You can't build solid relationships with your students always hiding behind the teacher desk. This is done by venturing out into the space and talking with individual students. As some students will not make it easy for you to find out if they're learning, you will have to work for it and being in proximity with them is the way.

Ask questions on ideas you're learning such as What do you think this concept is all about? or How would you start solving this particular problem? or How do you interpret this idea? If they stutter, you got work to do. Work with them directly or pair them up with others who can help.

Tech It Up

Technology allows us to collect feedback from large groups in real time. To me, this is one of the best things about using tech in the classroom. There are many apps and ways of collecting instant feedback, but here are the 3 main ones I use.

1. Social: Twitter and Flipgrid are my go to classroom social apps. I often ask a question and have students write an answer to it and post to the hashtag #CymDogChem or I tell them to compare or summarize concepts in a 30 second or less video and tweet that.

Flipgrid allows students to record 30 second videos, which are then put in the same grid based on the code you give them. Anyone with the code can record, view, and respond to others' videos. But whether you use Twitter or Flipgrid, you get feedback you can act on immediately. You can view your students' tweets/videos and respond to them by giving feedback, expanding on concepts, clarifying misconceptions, and asking students to dig deeper.

Use Voxer as an alternative, but beware of multiple long (up to 15 minutes a pop) recordings.

2. Games: Kahoot! is by far the game show style app I use the most. I teach new content with Blind Kahoot! and review with Kahoot! quizzes. For me, instant and anonymous feedback is the best thing about Kahoot!, as each question is followed by a display of how many students got the answer right or wrong. Based on the feedback, I can either move on to the next question or address it by explaining the concept one more time.

Quzizz is a good alternative with a few of its own twists all the while allowing both students and teachers to get feedback.

3. Classroom Blog: Consider using SeeSaw or another blogging platform and ask students to reflect on their learning or life periodically. It has been my goal this year to promote relationship building and encourage social emotional learning using SeeSaw classroom blogs.

I use it for students sharing their thoughts and reflections on school life and learning and for classroom projects such as the community building Who Am I Project.
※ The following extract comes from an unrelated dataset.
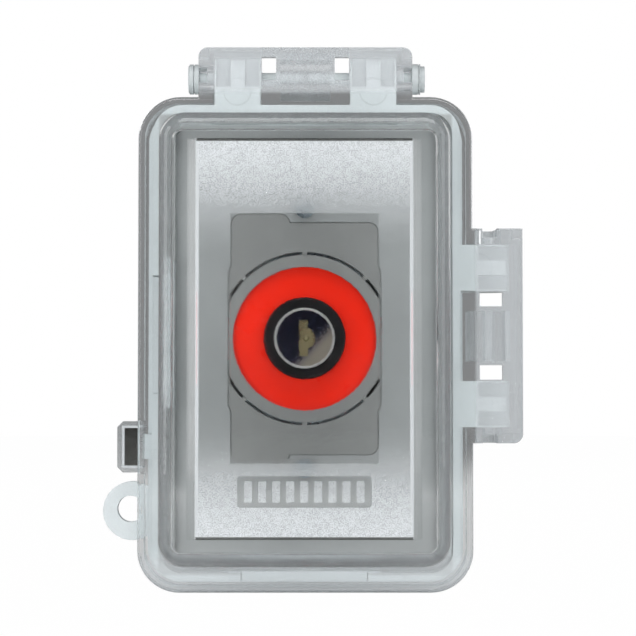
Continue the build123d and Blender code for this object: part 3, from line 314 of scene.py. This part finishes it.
def lid_zones(shader):
    """Pebbles on the panel and the hood's walls; painted light that makes the panel milky and brightest
    towards its ends and frosts the bottom edge; painted shade at the panel's ends and round the ejector
    marks; frosted hinge guards.
    """
    x, y, z = shader.axes()
    beside, above = shader.cover_place()
    on_panel = shader.short_of(y, PANEL_FRONT + 0.225 * MM, 0.25 * MM)
    off_window = shader.largest(
        shader.past(beside, WINDOW_HALF_WIDTH, 0.2 * MM),
        shader.past(above, WINDOW_HALF_HEIGHT, 0.3 * MM),
    )
    panel_pebbles = shader.product(on_panel, shader.ramp(above, 33 * MM, 42 * MM, 0.05, 0.7))
    # Painted light: the panel turns milky and bright towards its top and bottom ends, off the window.
    panel_painted_light = shader.product(on_panel, off_window, shader.ramp(above, 24 * MM, 58 * MM, 0.0, 0.95))
    # Painted shade: the panel's top and bottom ends are tinted dark.
    panel_ends = shader.product(on_panel, shader.past(above, PANEL_HALF_HEIGHT, 0.3 * MM))
    top_guard = shader.past(above, TOP_GUARD_START, 2 * MM)
    knuckle = shader.product(top_guard, shader.short_of(beside, MIDDLE_KNUCKLE_HALF_WIDTH, 1 * MM))
    guards = shader.largest(top_guard, shader.past(x, RIGHT_GUARD_START, 1.5 * MM))
    soft = shader.product(shader.largest(hood_wall(shader, beside, above, y), knuckle), 0.35)
    pebbled = shader.largest(panel_pebbles, soft)
    milk_and_painted_light = shader.largest(panel_painted_light, shader.product(soft, 0.5))
    frost_and_painted_light = shader.largest(
        shader.product(guards, 0.36),
        shader.product(panel_shoulder(shader, beside, y), 0.75),
        # Painted light: frosting that brightens the lid along its bottom edge.
        shader.product(shader.short_of(z, LOW_EDGE, 6 * MM), 0.3),
    )
    dark = shader.largest(panel_ends, ejector_marks(shader, beside, y, z))
    return pebbled, milk_and_painted_light, frost_and_painted_light, dark


def hood_wall(shader, beside, above, y):
    """The hood's four sloping walls, between its front edge and the flange."""
    outside = shader.largest(
        shader.past(beside, HOOD_HALF_WIDTH, 1 * MM),
        shader.past(above, HOOD_HALF_HEIGHT, 1 * MM),
    )
    off_front = shader.past(y, PANEL_FRONT + 2.7 * MM, 1 * MM)
    off_flange = shader.short_of(y, FLANGE_FRONT - 0.5 * MM, 2 * MM)
    return shader.product(outside, off_front, off_flange)


def panel_shoulder(shader, beside, y):
    """The narrow shoulder down each side of the raised panel."""
    return shader.product(
        shader.past(beside, SHOULDER_INNER, 0.4 * MM),
        shader.short_of(beside, SHOULDER_OUTER, 0.3 * MM),
        shader.short_of(y, PANEL_FRONT + 1.4 * MM, 0.1 * MM),
    )


def ejector_marks(shader, beside, y, z):
    """Painted shade: dark rings along the grooves round the two round ejector marks on the top hinge guard.
    """
    across = shader.math("POWER", shader.math("SUBTRACT", beside, EJECTOR_X), 2.0)
    up = shader.math("POWER", shader.math("SUBTRACT", z, EJECTOR_Z), 2.0)
    radius = shader.math("SQRT", shader.total(across, up))
    groove = shader.short_of(shader.away(radius, EJECTOR_GROOVE_RADIUS), 0.225 * MM, 0.15 * MM)
    in_front = shader.short_of(y, FLANGE_FRONT + 0.5 * MM, 0.2 * MM)
    return shader.product(groove, in_front, 0.22)


def latch_zones(shader):
    """A pale rim round the thumb recess, whose middle is tinted dark with painted shade."""
    x, _, z = shader.axes()
    from_side = shader.math("SUBTRACT", x, LATCH_LOW.x)
    from_middle = shader.away(z, (LATCH_LOW.z + LATCH_HIGH.z) / 2)
    from_ends = shader.math("SUBTRACT", (LATCH_HIGH.z - LATCH_LOW.z) / 2, from_middle)
    inset = shader.math("MINIMUM", from_side, from_ends)
    rim = shader.product(
        shader.past(inset, THUMB_RIM_START, 0.2 * MM),
        shader.short_of(inset, THUMB_RIM_END, 0.2 * MM),
        0.7,
    )
    outboard = shader.short_of(x, COVER_LEFT + 0.05 * MM, 0.3 * MM)
    # Painted shade: the recess's middle, on the outboard side, is tinted dark.
    dark = shader.product(outboard, shader.past(inset, THUMB_MIDDLE_START, 0.2 * MM))
    pebbled, milk_and_painted_light = 0.15, 0.12
    return pebbled, milk_and_painted_light, rim, dark


# ---- opaque materials ----------------------------------------------------------------------

# Painted shade, multiplied into the base's colour inside the rim and in the hinge blocks' pockets.
INSIDE_PAINTED_SHADE = (0.68, 0.66, 0.65, 1)
POCKET_SHADE = (0.7, 0.7, 0.7, 1)
FULL_SHADE = (1, 1, 1, 1)


def base_shades(shader):
    """Painted shade: darker inside the rim and in the hinge blocks' pockets."""
    x, y, z = shader.axes()
    beside, above = shader.cover_place()
    inside = shader.product(
        shader.short_of(beside, RIM_HALF_WIDTH, 1 * MM),
        shader.short_of(above, RIM_HALF_HEIGHT, 1 * MM),
    )
    blocks = shader.largest(
        shader.past(z, TOP_BLOCK_START, 1 * MM),
        shader.past(x, RIGHT_BLOCK_START, 1 * MM),
    )
    pockets = shader.product(blocks, shader.past(y, POCKET_FLOOR, 0.4 * MM))
    shades = shader.mix_colour(inside, FULL_SHADE, INSIDE_PAINTED_SHADE)
    return shader.mix_colour(pockets, shades, POCKET_SHADE)


def moulded_plastic(name, colour, roughness=0.4, grain=0.35 * MM, relief=0.02 * MM, shades=None):
    """Opaque moulded plastic: fine spark-eroded grain, slight flow marks, softened edges."""
    shader = Shader(name)
    flow = shader.noise(22 * MM, 4.0, 0.55)
    texture = shader.noise(grain, 2.0)
    shaded = shader.mix_colour(shader.vary(flow, 0.0, 0.5), colour, dim(colour, 0.82))
    tinted = shader.mix_colour(shader.ramp(texture, 0.35, 0.7, 0.0, 0.25), shaded, dim(colour, 1.15))
    # shades multiplies in painted shade, where the material has it.
    if shades:
        tinted = shader.mix_colour(1.0, tinted, shades(shader), "MULTIPLY")
    rough = shader.vary(flow, roughness - 0.06, roughness + 0.08)
    normal = shader.bump(texture, relief, 0.6, shader.soft_edges(0.25 * MM))
    body = shader.node("BsdfPrincipled", None, Base_Color=tinted, Roughness=rough, Normal=normal)
    body.inputs["Specular IOR Level"].default_value = 0.45
    return shader.finish(body.outputs[0])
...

Short And Sweet Summative Assessment

Multiple choice assessments are easy to grade, but feedback they give is ambiguous. Sometimes students get it. Sometimes they get lucky. The way multiple choice tests are designed dilutes the learning, because instead of concentrating on the big concepts, students are forced to memorize in quantity. Thus, quality suffers.

If you care to find out what your students actually know, simplify and give 3 question short answer quizzes. Pick 3 big ideas and focus on your students' understanding of these ideas.

They take longer to grade, but allow students to use their own words to explain concepts. I found that short written response assessments reduce incorrect responses that result from inaccurate multiple choice answer interpretation. As students are forced to write what they think, misconceptions and misunderstandings they have are easier to uncover and address too. If they bomb the quiz, give them second chances by allowing individual students to explain the concepts to you orally. This can happen in private in class or before or after school.

Bottom line: To get better feedback on student learning, it's better to give a few quick targeted written response quizzes than one long multiple choice test that encourages regurgitation and cramming.

Be Cool And Open The Door To The Unknown

I hope you find these feedback gathering methods useful. The important thing is to collect feedback instantly and constantly, and to use it to improve instruction and help students learn. When you do, you change lives. And that is pretty cool.

Stay cool.

You have the power to change the world. Use it often.